The bill calls such misrepresentation a “crime of manipulation” and includes fines as well.

Most polls underestimated votes garnered by the MHP in the June 2018 general election and the results of the concurrent presidential election.

MHP Chairman Devlet Bahçeli called the pollsters who claimed his party’s vote would decrease to 5-6 percent from the previous 10 percent “undignified” before the June 24 general election.

The bill regulating pollsters was drafted by the party about a month later.

Pollsters will need to document the party financing their research, for whom the research is done and the amount of money used for the research, according to the bill.

Pollsters will also be obliged to intervene if a customer shares a doubtful research result independent from its context if the bill becomes law.

The bill prohibits keeping the results of a survey after its completion. “The data will have to be destroyed to avoid the use of the same data in a different a poll or for different purposes in the future,” Karakaya said.

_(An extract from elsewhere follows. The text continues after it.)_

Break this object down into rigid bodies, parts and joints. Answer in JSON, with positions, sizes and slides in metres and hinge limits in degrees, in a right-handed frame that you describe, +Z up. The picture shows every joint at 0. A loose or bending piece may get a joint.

Pollsters and polling companies that do not abide by the regulations will have to pay 10 times a pollster’s salary as a fine.

Most polling companies use Turkish Statistics Institute (TurkStat) data to separate surveys into age groups and geographical areas.

A face-to-face interview is the most common survey method in Turkey as Turkish citizens are likely to be insecure about sharing their political opinions via the Internet or on the telephone.

Hakan Bayrakçı, head researcher for Turkish polling company Sonar, said they provide the margin of error in every survey and that it depends on the scope of the poll as well as the trust respondents feel for pollsters, in an interview on a 5N1K newscast before the elections.

“Participants might also change their minds after the survey is taken but before the election,” said Adil Gür, the owner of another polling company.

Allegations of electoral fraud and violence have been rampant in Turkey’s most recent elections.